Thai iced tea (in Thai, “cha yen” which just means cold tea) is usually very sweet. You add sugar, but also sweetened condensed milk. Restaurants here drizzle some evaporated milk or half and half on top for a nice appearance of white drizzle on top (which you stir in before drinking). I don’t remember if evaporated milk was used in Thailand or not, but they definitely used sweetened condensed milk. I bought cans of both (a little over $1 each), but I feel like you could get away with condensed milk only and then add regular milk.

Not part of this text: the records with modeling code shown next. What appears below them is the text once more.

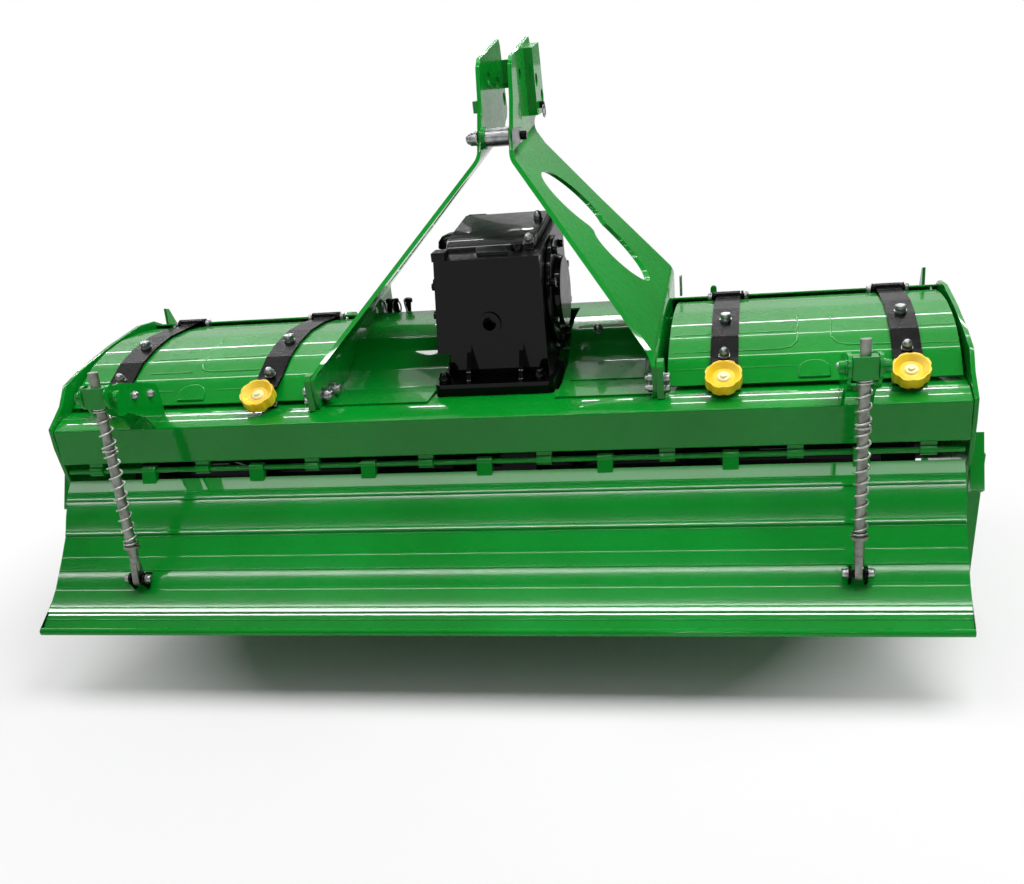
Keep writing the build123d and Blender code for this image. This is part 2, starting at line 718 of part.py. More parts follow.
for name, hand in SIDES:
    with BuildPart() as lid:
        with BuildSketch(side(hand * LID_INNER)):
            add(bent_sheet(LID_LINE, LID_SHEET))
        extrude(amount=hand * (LID_OUTER - LID_INNER))
    save(lid.part, f"lid_{name}")

    with BuildPart() as straps:
        for strap_x in STRAP_X:
            with BuildSketch(side(hand * strap_x - STRAP_WIDE / 2)):
                add(bent_sheet(STRAP_LINE, STRAP_THICK, Side.RIGHT))
                with Locations((HINGE_U, HINGE_Z)):
                    Circle(EYE_R)
                with BuildLine():
                    Polyline(*STRAP_NECK, close=True)
                make_face()
                with Locations((HINGE_U, HINGE_Z)):
                    Circle(HINGE_PIN_R + RUN, mode=Mode.SUBTRACT)
            extrude(amount=STRAP_WIDE)
            with BuildSketch(up_bolt(hand * strap_x, STRAP_LIFT - FORK_UNDER)):
                Rectangle(2 * STRAP_WIDE, FORK_LONG)
                Rectangle(2 * FORK_HALF, FORK_LONG, mode=Mode.SUBTRACT)
                Rectangle(2 * (STUD_R + STUD_GAP), FORK_LONG)
            extrude(amount=2 * STRAP_THICK, mode=Mode.SUBTRACT)
    save(straps.part, f"lid_straps_{name}")

    with BuildPart() as knobs:
        for strap_x in STRAP_X:
            with BuildSketch(up_bolt(hand * strap_x, STRAP_LIFT + STRAP_THICK)):
                Circle(KNOB_R)
                with PolarLocations(KNOB_R + LOBE_R - LOBE_DEEP, KNOB_LOBES):
                    Circle(LOBE_R, mode=Mode.SUBTRACT)
            extrude(amount=KNOB_HIGH)
            with BuildSketch(up_bolt(hand * strap_x, STRAP_LIFT + STRAP_THICK + KNOB_HIGH)):
                Circle(KNOB_R - 2 * LOBE_DEEP)
            extrude(amount=-KNOB_DISH, taper=DISH_TAPER, mode=Mode.SUBTRACT)
            with BuildSketch(up_bolt(hand * strap_x, STUD_FOOT)):
                Circle(STUD_R)
            extrude(amount=STRAP_LIFT + STRAP_THICK + KNOB_HIGH - KNOB_DISH - STUD_FOOT)
    save(knobs.part, f"knobs_{name}")

    with BuildPart() as hinges:
        for strap_x in STRAP_X:
            for ear_side in (-1, 1):
                ear_x = hand * strap_x + ear_side * (STRAP_WIDE / 2 + EAR_GAP)
                with BuildSketch(side(ear_x)):
                    with Locations((HINGE_U, HINGE_Z)):
                        Circle(EYE_R)
                    with BuildLine():
                        Polyline(*HINGE_EAR, close=True)
                    make_face()
                extrude(amount=ear_side * EAR)
            with BuildSketch(side(hand * strap_x - STRAP_WIDE / 2 - HINGE_PIN_OVER)):
                with Locations((HINGE_U, HINGE_Z)):
                    Circle(HINGE_PIN_R)
            extrude(amount=STRAP_WIDE + 2 * HINGE_PIN_OVER)
    save(hinges.part, f"lid_hinges_{name}")

    with BuildPart() as clamps:
        for strap_x in STRAP_X:
            for ear_side in (-1, 1):
                with BuildSketch(side(hand * strap_x + ear_side * CLAMP_EAR_X)):
                    with Locations((CLAMP_PIN[0], BEAM_TOP)):
                        Rectangle(CLAMP_EAR_LONG, CLAMP_EAR_HIGH, align=(Align.CENTER, Align.MIN))
                extrude(amount=ear_side * EAR)
            with BuildSketch(side(hand * strap_x - CLAMP_EAR_X - EAR - CLAMP_PIN_OVER)):
                with Locations(CLAMP_PIN):
                    Circle(CLAMP_PIN_R)
            extrude(amount=2 * (CLAMP_EAR_X + EAR + CLAMP_PIN_OVER))
    save(clamps.part, f"lid_clamps_{name}")

# ---- rear levelling board and its hinge ----
BOARD_HINGE = (BEAM_REAR + 8, BEAM_LOW - 17)
BOARD_HALF = HALF - 15
BOARD_LINE = [
    (-331, 352), (-352, 333), (-379, 296), (-400, 261), (-428, 232), (-476, 186), (-525, 152),
    (-552, 135),
]
HINGE_ROD_R = 5
KNUCKLE_R = 9
KNUCKLE_LONG = 28
KNUCKLE_STEP = (BOARD_HALF - 60) / 7
FIXED_KNUCKLES = [step * KNUCKLE_STEP for step in (-7, -5, -3, -1, 1, 3, 5, 7)]
BOARD_KNUCKLES = [step * KNUCKLE_STEP for step in (-6, -4, -2, 0, 2, 4, 6)]
KNUCKLE_LEAF = [(-322, 374), (-330, 370), (-338, 346), (-328, 346), (-316, 362)]
FIXED_LEAF_U = BOARD_HINGE[0] + 4
FIXED_LEAF_THICK = 10
LIP_R = 7

with BuildPart() as board:
    with BuildSketch(side(-BOARD_HALF)):
        add(bent_sheet(BOARD_LINE, BOARD_SHEET))
        with Locations(BOARD_LINE[-1]):
            Circle(LIP_R)
    extrude(amount=2 * BOARD_HALF)
    for knuckle_x in BOARD_KNUCKLES:
        with BuildSketch(side(knuckle_x - KNUCKLE_LONG / 2)):
            with BuildLine():
                Polyline(*KNUCKLE_LEAF, close=True)
            make_face()
            with Locations(BOARD_HINGE):
                Circle(KNUCKLE_R)
                Circle(HINGE_ROD_R + RUN, mode=Mode.SUBTRACT)
        extrude(amount=KNUCKLE_LONG)
save(board.part, "rear_board")

with BuildPart() as board_hinge:
    with BuildSketch(side(-BOARD_HALF)):
        with Locations(BOARD_HINGE):
            Circle(HINGE_ROD_R)
    extrude(amount=2 * BOARD_HALF)
    for knuckle_x in FIXED_KNUCKLES:
        with BuildSketch(side(knuckle_x - KNUCKLE_LONG / 2)):
            with Locations(BOARD_HINGE):
                Circle(KNUCKLE_R)
            with Locations((FIXED_LEAF_U, (BOARD_HINGE[1] + BEAM_LOW) / 2)):
                Rectangle(FIXED_LEAF_THICK, BEAM_LOW - BOARD_HINGE[1])
        extrude(amount=KNUCKLE_LONG)
save(board_hinge.part, "board_hinge")

# ---- spring rods, their swivels and brackets ----
ROD_X = HALF - 198
ROD_R = 9
SWIVEL = (-442, 553)
ROD_PIN = (-477, 208)
PIN_R = 6
PIN_HALF = 20
EYE_DRIFT = 2.5          # how much larger the rod's eye is than its pin
TRUNNION_R = 8
TRUNNION_OVER = 5       # trunnion past each cheek's outer face
SWIVEL_HALF = 20
SWIVEL_BLOCK = (34, 36)             # across and along the rod
CHEEK_GAP = 1
CHEEK = 6
ROD_START = 18          # plain rod above the lower pin
ROD_ABOVE = 44
ROD_EYE_R = 13
ROD_EYE_THICK = 12
ROD_EYE_NECK = [(-490, 208), (-464, 208), (-466, 240), (-483, 242)]
COLLAR_UP = 62          # collar above the lower pin
COLLAR_R = 15
COLLAR_THICK = 5
COIL_R = 13.5
COIL_INSIDE = 0.6       # gap of the spring around the rod
COIL_END = 0.1          # gap of the spring at each end
CLEVIS_X = 11           # inner faces of the clevis ears
CLEVIS_EAR = 5
CLEVIS_R = 12
CLEVIS_FOOT = [(-487, 202), (-468, 218), (-452, 209), (-476, 186)]

rod_rise = Vector(0, SWIVEL[0] - ROD_PIN[0], SWIVEL[1] - ROD_PIN[1]).normalized()
rod_length = math.dist(SWIVEL, ROD_PIN)


def along_rod(x, distance):
    """Plane square to the rod, this far up from its lower pin."""
    foot = Vector(x, ROTOR_Y + ROD_PIN[0], ROD_PIN[1])
    return Plane(origin=foot + rod_rise * distance, x_dir=(1, 0, 0), z_dir=rod_rise)


BRACKET_FRONT = -280
BOSS_R = 21             # cheek around the trunnion, and its larger round end below it
CHEEK_END = (-414, 539)
CHEEK_END_R = 29
CHEEK_LINE = [
    (-451, 572), (-406, 567), (-345, 549), (-292, 532), (-282, 520), (BRACKET_FRONT, BEAM_TOP),
    (BEAM_BREAK, BEAM_TOP), (-327, beam_top(-327)), (-352, 484), (-404, 512), (-458, 540),
]
WEB_HIGH = 10           # web between the cheeks, on the beam

for name, hand in SIDES:
    with BuildPart() as bracket:
        for cheek_side in (-1, 1):
            cheek_x = hand * ROD_X + cheek_side * (SWIVEL_HALF + CHEEK_GAP)
            with BuildSketch(side(cheek_x)):
                with Locations(SWIVEL):
                    Circle(BOSS_R)
                with Locations(CHEEK_END):
                    Circle(CHEEK_END_R)
                with BuildLine():
                    Polyline(*CHEEK_LINE, close=True)
                make_face()
                with Locations(SWIVEL):
                    Circle(TRUNNION_R + RUN, mode=Mode.SUBTRACT)
            extrude(amount=cheek_side * CHEEK)
        with BuildSketch(side(hand * ROD_X)):
            with Locations((BEAM_BREAK, BEAM_TOP)):
                Rectangle(BRACKET_FRONT - BEAM_BREAK, WEB_HIGH, align=Align.MIN)
        extrude(amount=SWIVEL_HALF + CHEEK_GAP, both=True)
    save(bracket.part, f"rod_bracket_{name}")

    with BuildPart() as swivel:
        with BuildSketch(along_rod(hand * ROD_X, rod_length - SWIVEL_BLOCK[1] / 2)):
            Rectangle(2 * SWIVEL_HALF, SWIVEL_BLOCK[0])
            Circle(ROD_R + RUN, mode=Mode.SUBTRACT)
        extrude(amount=SWIVEL_BLOCK[1])
        for trunnion_side in (-1, 1):
            with BuildSketch(side(hand * ROD_X + trunnion_side * SWIVEL_HALF)):
                with Locations(SWIVEL):
                    Circle(TRUNNION_R)
            extrude(amount=trunnion_side * (CHEEK_GAP + CHEEK + TRUNNION_OVER))
    save(swivel.part, f"rod_swivel_{name}")

    with BuildPart() as rod:
        with BuildSketch(along_rod(hand * ROD_X, ROD_START)):
            Circle(ROD_R)
        extrude(amount=rod_length + ROD_ABOVE - ROD_START)
        with BuildSketch(side(hand * ROD_X - ROD_EYE_THICK / 2)):
            with Locations(ROD_PIN):
                Circle(ROD_EYE_R)
            with BuildLine():
                Polyline(*ROD_EYE_NECK, close=True)
            make_face()
            with Locations(ROD_PIN):
                Circle(PIN_R + EYE_DRIFT, mode=Mode.SUBTRACT)
        extrude(amount=ROD_EYE_THICK)
        with BuildSketch(along_rod(hand * ROD_X, COLLAR_UP)):
            Circle(COLLAR_R)
        extrude(amount=COLLAR_THICK)
    save(rod.part, f"spring_rod_{name}")

    with BuildPart() as spring:
        with BuildSketch(along_rod(hand * ROD_X, COLLAR_UP + COLLAR_THICK + COIL_END)):
            Circle(COIL_R)
            Circle(ROD_R + COIL_INSIDE, mode=Mode.SUBTRACT)
        extrude(amount=rod_length - SWIVEL_BLOCK[1] / 2 - COLLAR_UP - COLLAR_THICK - 2 * COIL_END)
    save(spring.part, f"rod_spring_{name}")

    with BuildPart() as clevis:
        for ear_side in (-1, 1):
            with BuildSketch(side(hand * ROD_X + ear_side * CLEVIS_X)):
                with Locations(ROD_PIN):
                    Circle(CLEVIS_R)
                with BuildLine():
                    Polyline(*CLEVIS_FOOT, close=True)
                make_face()
            extrude(amount=ear_side * CLEVIS_EAR)
        with BuildSketch(side(hand * ROD_X)):
            with Locations(ROD_PIN):
                Circle(PIN_R)
        extrude(amount=PIN_HALF, both=True)
    save(clevis.part, f"rod_clevis_{name}")
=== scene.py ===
import json
import math

import bmesh
import bpy
from mathutils import Matrix, Vector
from mathutils.bvhtree import BVHTree


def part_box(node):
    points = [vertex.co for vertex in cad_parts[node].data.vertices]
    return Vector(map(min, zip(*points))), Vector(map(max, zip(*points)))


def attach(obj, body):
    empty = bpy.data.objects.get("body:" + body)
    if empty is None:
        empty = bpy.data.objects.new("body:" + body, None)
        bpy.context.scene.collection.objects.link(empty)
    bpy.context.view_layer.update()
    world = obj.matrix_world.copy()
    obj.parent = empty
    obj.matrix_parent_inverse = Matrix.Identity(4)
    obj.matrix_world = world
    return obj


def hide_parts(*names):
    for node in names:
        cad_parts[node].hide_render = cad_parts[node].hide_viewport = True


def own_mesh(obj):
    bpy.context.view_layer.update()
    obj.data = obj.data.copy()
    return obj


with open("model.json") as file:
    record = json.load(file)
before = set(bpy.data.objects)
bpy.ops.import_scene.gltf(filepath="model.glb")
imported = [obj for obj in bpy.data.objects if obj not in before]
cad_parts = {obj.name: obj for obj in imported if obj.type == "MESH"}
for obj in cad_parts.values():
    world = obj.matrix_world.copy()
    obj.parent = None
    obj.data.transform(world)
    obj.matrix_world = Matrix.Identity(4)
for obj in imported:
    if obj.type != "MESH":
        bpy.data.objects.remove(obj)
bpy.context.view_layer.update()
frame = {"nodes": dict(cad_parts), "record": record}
nodes = frame["nodes"]

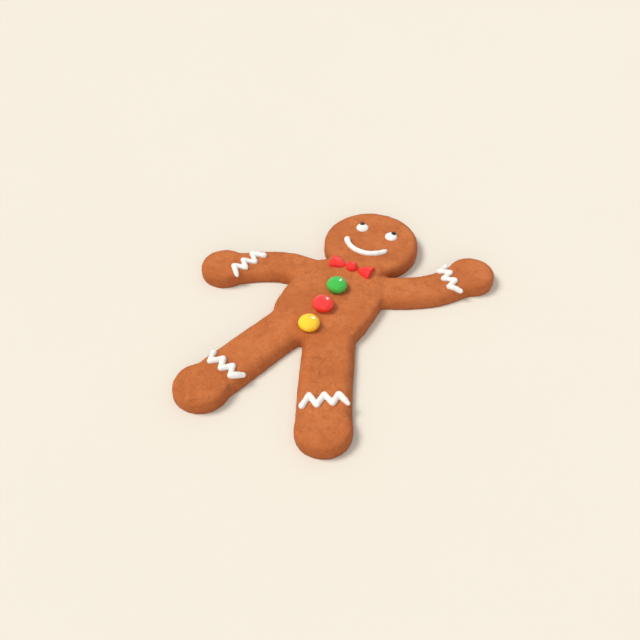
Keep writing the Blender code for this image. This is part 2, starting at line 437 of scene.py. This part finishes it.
@dataclass(frozen=True)
class PaleFloor:
    """A plain pale floor."""

    colour: Colour = (0.72, 0.673, 0.587)
    darker: float = 0.985

    def make(self) -> bpy.types.Material:
        """The material."""
        mix = Recipe("pale_floor")
        shade = tuple(part * self.darker for part in self.colour)
        colour = mix.blend(mix.noise(60 * MM, 2.0), self.colour, shade)
        return mix.done(Base_Color=colour, Roughness=0.85, Specular_IOR_Level=0.1)


# --------------------------------------------------------------------------------------------------
# The bench: what every piece is made with
# --------------------------------------------------------------------------------------------------


class Bench:
    """The modelling steps that several pieces share."""

    @staticmethod
    def clear() -> None:
        """Leaves edit mode and deselects everything."""
        if bpy.context.mode != "OBJECT":
            bpy.ops.object.mode_set(mode="OBJECT")
        bpy.ops.object.select_all(action="DESELECT")

    @staticmethod
    def pick(piece: bpy.types.Object) -> None:
        """Makes a piece the one that operators act on."""
        Bench.clear()
        piece.select_set(True)
        bpy.context.view_layer.objects.active = piece

    @staticmethod
    def named(name: str) -> bpy.types.Object:
        """Names the piece that was just added and puts its place into its mesh.

        Args:
            name: The piece's name.

        Returns:
            The piece, with its object at the origin.
        """
        piece = bpy.context.object
        piece.name = name
        piece.data.name = name
        bpy.ops.object.transform_apply(location=True, rotation=True, scale=True)
        return piece

    @staticmethod
    def copy_of(node: str, name: str) -> bpy.types.Object:
        """A copy of a solid with its loose triangles merged.

        Args:
            node: The solid's node.
            name: The copy's name.

        Returns:
            The copy.
        """
        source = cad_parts[node]
        piece = bpy.data.objects.new(name, source.data.copy())
        bpy.context.scene.collection.objects.link(piece)
        piece.data.materials.clear()
        Bench.pick(piece)
        bpy.ops.object.mode_set(mode="EDIT")
        bpy.ops.mesh.select_all(action="SELECT")
        bpy.ops.mesh.remove_doubles(threshold=0.001 * MM)
        bpy.ops.object.mode_set(mode="OBJECT")
        return piece

    @staticmethod
    def apply(piece: bpy.types.Object, kind: str, **settings: Any) -> None:
        """Adds a modifier and applies it.

        Args:
            piece: The piece.
            kind: The modifier's type.
            settings: Its properties.
        """
        Bench.pick(piece)
        modifier = piece.modifiers.new(kind.lower(), kind)
        for key, value in settings.items():
            setattr(modifier, key, value)
        bpy.ops.object.modifier_apply(modifier=modifier.name)

    @staticmethod
    def fuse(piece: bpy.types.Object, voxel: float, rounds: int) -> None:
        """Melts a piece into one even skin.

        Args:
            piece: The piece.
            voxel: The size of the skin's faces.
            rounds: How many times it is smoothed.
        """
        Bench.apply(piece, "REMESH", mode="VOXEL", voxel_size=voxel)
        Bench.apply(piece, "SMOOTH", iterations=rounds, factor=0.5)

    @staticmethod
    def swell(piece: bpy.types.Object, size: float, depth: float) -> None:
        """Makes a piece uneven.

        Args:
            piece: The piece.
            size: The size of the swells.
            depth: Their full depth, from the lowest to the highest.
        """
        pattern = bpy.data.textures.new(f"{piece.name}_{size:.5f}", "CLOUDS")
        pattern.noise_scale = size
        Bench.apply(
            piece, "DISPLACE", texture=pattern, texture_coords="LOCAL", strength=depth, mid_level=0.5,
        )

    @staticmethod
    def dress(piece: bpy.types.Object, material: bpy.types.Material, slot: str, node: str) -> None:
        """Gives a finished piece its material and its place in the frame.

        Args:
            piece: The piece.
            material: Its finish.
            slot: The record's material slot; not used.
            node: The solid that it stands for.
        """
        piece.data.materials.clear()
        piece.data.materials.append(material)
        Bench.pick(piece)
        bpy.ops.object.shade_smooth()
        Bench.clear()
        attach(piece, "root")
        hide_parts(node)
        log.info("%s: %d faces, for %s", piece.name, len(piece.data.polygons), node)

    @staticmethod
    def middle_of(node: str) -> Vector:
        """The middle of a solid's box."""
        low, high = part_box(node)
        return (Vector(low) + Vector(high)) / 2


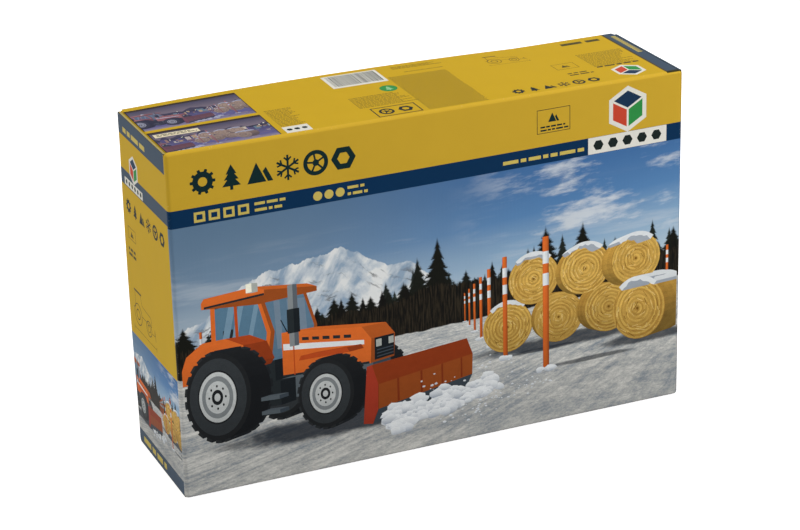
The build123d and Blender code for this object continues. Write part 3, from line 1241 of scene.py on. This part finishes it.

The Thais would use sweetened condensed milk and evaporated milk because fresh milk was hard to come by and required refrigeration while the cans had a long shelf life in hot weather. I use a couple of teaspoons of sugar and then a couple of spoonfuls of sweetened condensed milk (which is hard to work with since it like molasses). You want to add the sugar and condensed milk while the tea is still warm so it will dissolve. Then you can put that over ice and drizzle on the evaporated milk, which I didn’t do a good job of, so I just add a little and mix it in.

It may have been healthy to substitute unsweetened iced tea for a diet soda, but Thai iced tea is not at all healthy. Now I have cans of milk I need to use up though, so I will keep at it for a while. You really can’t be shy with the condensed milk or the sugar to get something authentic tasting, but it does work.

After about a week of making 1 or 2 of these a day, I ran out of condensed and evaporated milk and decided to try it with just regular milk plus some extra sugar that would have been in the condensed milk. Not quite as good, but still pretty close and I always have milk. I probably used half water and half milk, plus ice. I heated maybe 4-6 oz of water to boiling instead of 8 oz (so I could add more milk), steeped for 5-10 minutes, strained, added 3 teaspoons of sugar, and then 2% milk. Could probably back a little off of the sugar.